Support design is equally important. A common structure is vendor-led first-line support, ERP provider second-line product support, and engineering-led third-line issue resolution. This preserves a unified customer experience while ensuring technical depth behind the scenes. It also supports white-label positioning because the customer does not need to navigate multiple vendors during routine incidents.
Executive recommendations for entering new markets with embedded ERP
Executives should treat wholesale embedded ERP as a go-to-market platform decision, not a tactical integration project. The partnership should be evaluated against market-entry goals, target customer complexity, implementation capacity, and long-term gross margin. If the objective is to win larger accounts, reduce time-to-market, and create durable recurring revenue, the operating model must be designed with the same rigor as the product roadmap.
The most effective strategy is usually phased.

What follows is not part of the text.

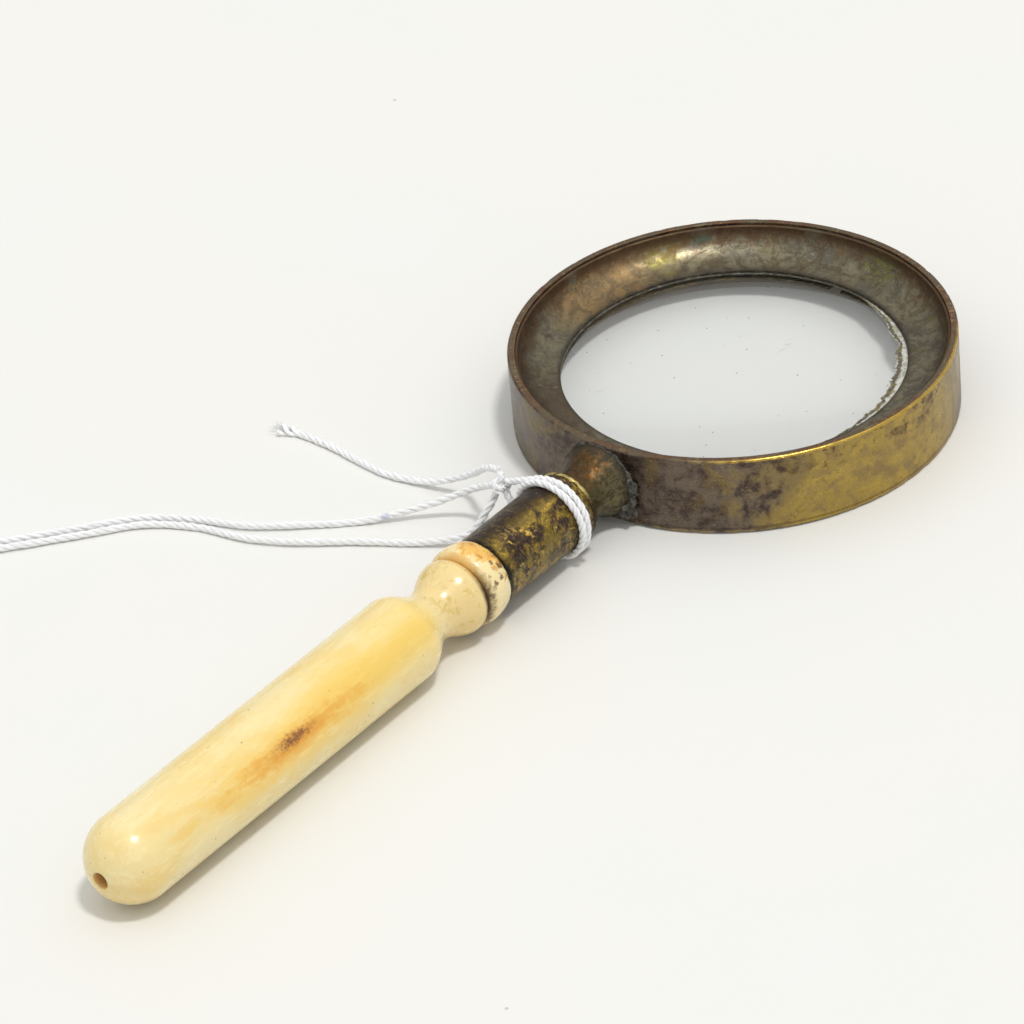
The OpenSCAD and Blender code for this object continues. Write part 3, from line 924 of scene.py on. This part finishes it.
def cut_notch(obj, side):
    """Cuts one of the two spanner notches in the back ring's inner edge."""
    wide, deep = 1.0, 1.3
    cutter = add_object("notch_cutter", bpy.data.meshes.new("notch_cutter"))
    shape = bmesh.new()
    bmesh.ops.create_cube(shape, size=1)
    middle = Vector((REACH + side * (VIEW_R + deep / 2 - 0.5), 0, 0))
    for v in shape.verts:
        size = Vector((deep + 1, 2 * wide, 3 * RIM_Z))
        v.co = (middle + Vector(a * b for a, b in zip(v.co, size))) * MM
    shape.to_mesh(cutter.data)
    shape.free()
    cut = obj.modifiers.new("notch", "BOOLEAN")
    cut.operation, cut.object, cut.solver = "DIFFERENCE", cutter, "EXACT"
    bpy.context.view_layer.update()
    done = bpy.data.meshes.new_from_object(obj.evaluated_get(bpy.context.evaluated_depsgraph_get()))
    obj.modifiers.clear()
    obj.data = done
    bpy.data.objects.remove(cutter)


def make_lens(glass):
    rings = 46
    radii = [LENS_R * i / rings for i in range(rings)] + [LENS_R - 0.08]
    front = [(r, face_height(r, 1)) for r in radii]
    back = [(r, face_height(r, -1)) for r in reversed(radii)]
    rim = [(LENS_R, face_height(LENS_R, 1) - 0.08), (LENS_R, face_height(LENS_R, -1) + 0.08)]
    points, faces = turn(front + rim + back, on_rim, 240, closed=False)
    piece("lens_glass", points, faces, "lens", glass, "lens_glass", "lens")


def make_bedding(cement):
    """The ring of cement round the lens, and the crust of it squeezed out on one side of the view."""
    inside, high = VIEW_R - 0.08, SEAT_Z - 0.01
    profile = [
        (inside, face_height(inside, 1) + 0.012), (LENS_R + 0.01, LENS_TOP + 0.012),
        (LENS_R + 0.1, LENS_TOP - 0.08), (LENS_R + 0.1, high), (inside, high),
    ]
    points, faces = turn(split_long(profile, 0.3), on_rim, 300)
    start, end, columns, rows = math.radians(-128), math.radians(-12), 420, 12
    first = len(points)
    tags = [0.0] * first
    for side in (1, 0):
        for i in range(columns + 1):
            u = i / columns
            angle = start + (end - start) * u
            broad = 0.85 + 0.45 * wear(Vector((angle * 7, 1, 2)), 1.0, 3)
            wide = 1.9 * math.sin(math.pi * u ** 1.1) ** 0.8 * broad
            wide *= 1 + 0.12 * wear(Vector((angle * 30, 5, 2)), 1.0, 4)
            for k in range(rows + 1):
                v = k / rows
                radius = VIEW_R - 0.04 - max(wide, 0.04) * v
                crust = 0.1 * (1 - v ** 3) + 0.05 * wear(Vector((angle * 60, radius * 2.5, 0)), 1.0)
                height = face_height(radius, 1) + 0.006 + side * max(crust, 0.02)
                points.append(on_rim(radius, angle, height))
                tags.append(v)
    stride = rows + 1
    sheet = stride * (columns + 1)
    for i in range(columns):
        for k in range(rows):
            a = first + i * stride + k
            faces.append((a, a + 1, a + stride + 1, a + stride))
            faces.append((a + sheet, a + sheet + stride, a + sheet + stride + 1, a + sheet + 1))
        for k in (0, rows):
            a = first + i * stride + k
            faces.append((a, a + stride, a + sheet + stride, a + sheet))
    for i in (0, columns):
        for k in range(rows):
            a = first + i * stride + k
            faces.append((a, a + 1, a + sheet + 1, a + sheet))
    piece("lens_cement", points, faces, "rim", cement, "bedding", "lens_bedding", tags=tags)


# ---------------------------------------------------------------- neck and ferrule


def to_band(point, gap=0.02):
    """Keeps a point of the neck outside the band: its x goes no deeper than the band's wall."""
    x, y, z = point
    return (min(x, REACH - math.sqrt((RIM_R - gap) ** 2 - y * y)), y, z)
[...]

Start with one or two target segments, define a narrow packaged offer, certify a small implementation cohort, and instrument the economics carefully. Once attach rates, deployment times, and support metrics stabilize, expand into adjacent markets or geographies. This reduces execution risk while preserving the strategic upside of the OEM relationship.
For software vendors, agencies building productized platforms, and enterprise channel leaders, wholesale embedded ERP partnerships can become a durable expansion engine. They provide operational depth, recurring revenue leverage, and stronger control over the customer lifecycle. But the value is realized only when commercial structure, white-label strategy, partner enablement, and delivery governance are designed as one integrated system.